The Torah seems to intimate that the “door” to the teivah, Ark, was closed, implying that its inhabitants were safe from the menacing rains. Targum Onkelos and Targum Yonason write, V’agan Hashem b’meimra aleih; “and Hashem shielded him with His Word.” This implies that the Ark was merely the vehicle for its inhabitants to gather and allow for the word of Hashem to protect them. The Ark was not their means of protection. It was Hashem. Horav Eliyahu Baruch Finkel, zl, offers an explanation based on the Rabbinic maxim K’shebaah andarlemusia l’olam, einah mavcheves bein reshaim l’tzadikim, “When chaos comes upon the world, it does not distinguish between the wicked and the righteous” (Mechilta d’Rabbi Yishmael, Bo). This means that during times of widespread calamity or judgment (war, plague or destruction), even righteous people perish alongside the wicked. Chaos and strict judgment make no moral distinctions –they engulf all. Therefore, the teivah should not have been the protection of its inhabitants. It was a time of g’zar din, decree of strict judgment, from which there is no hiding – everyone is in danger – perpetrator and innocents together. The teivah was the place in which all would gather so they could all be in one place, thus granting it exclusionary status, as if it were a world of its own. The decree was specifically for the inhabitants of the world whose society had become morally corrupt. The Ark was a different world within a world.
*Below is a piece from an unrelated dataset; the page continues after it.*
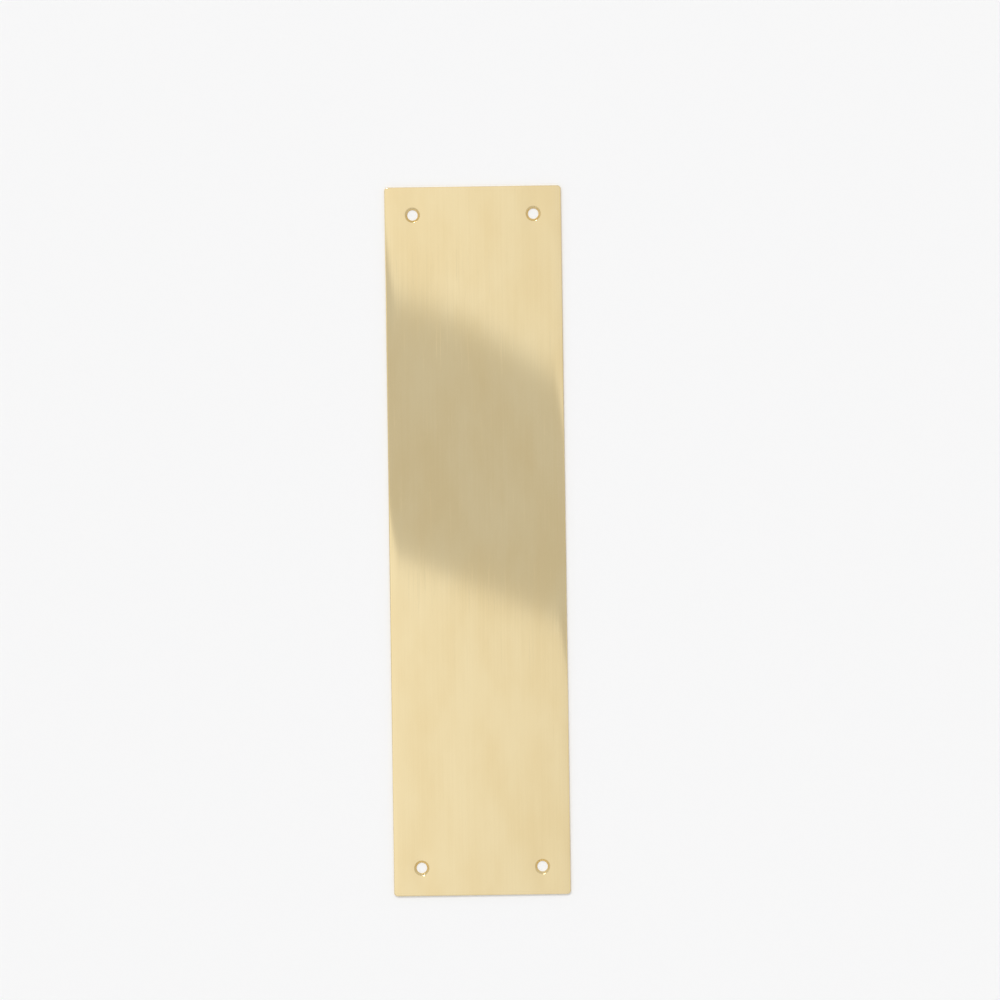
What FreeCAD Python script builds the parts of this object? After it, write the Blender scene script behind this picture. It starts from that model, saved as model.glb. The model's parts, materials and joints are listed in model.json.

Hashem selected the Ark as the locus where Noach and family and all the creatures that accompanied him were to remain. Thus, if anyone made his own private Ark, it would not protect him. When Hashem first spoke to Noach, He did not indicate that water would be His means of destroying that generation. This came later. Indeed, once Hashem gave His word/blessing, the teivah was able to protect from water, fire or any means/weapons of destruction.
Chazal (Midrash Tehillim 37) relate that Avraham Avinu asked Malkitzedek (Shem ben Noach), “How were you able to leave the teivah? (In what merit were you able to leave and enter the world as it was?)” Shem replied, “It was in the merit of the tzedakah (in this context it would mean charitable acts of kindness).” Avraham asked, “What need was there for tzedakah? No poor people were on board.” Shem replied, “Animals and beasts have different eating schedules. As a result, we were always feeding an animal or beast. We were unable to get any sleep.” It was this selfless act of lovingkindness that earned them the merit to leave the Ark. Avraham realized that the most important source of merit is derived from helping others, from sustaining and addressing their physical needs. This motivated Avraham to establish his famous eishel, rest area, welcome center, where the traveler could take a break, eat, “shower” and spend the night. We derive from here the idea that acts of chesed present the greatest opportunities for garnering Heavenly reward.
Noticeably, Avraham asked Shem, “In what merit were you allowed to (safely) leave the Ark?” He did not ask, “In what merit were you saved from the waters of the Flood?” The Rosh Yeshivah explains that Noach was spared from death because he was in the Ark which Hashem had designated as a sanctuary, a place to allow Noach and his family to live. This was how they survived. If they had left without permission, they would have died like everyone else. The teivah was their place of refuge. Had they not had a special z’chus, merit, they would have remained in the Ark their entire lives. It was their acts of lovingkindness that allowed them access to a new life.
The teivah was its own little world; its only replacement was an act of chesed. This demonstrates the importance of the middah, attribute, of chesed. We should never look lightly at acts of chesed. Who knows? Those acts of helping others might become our lifesaver.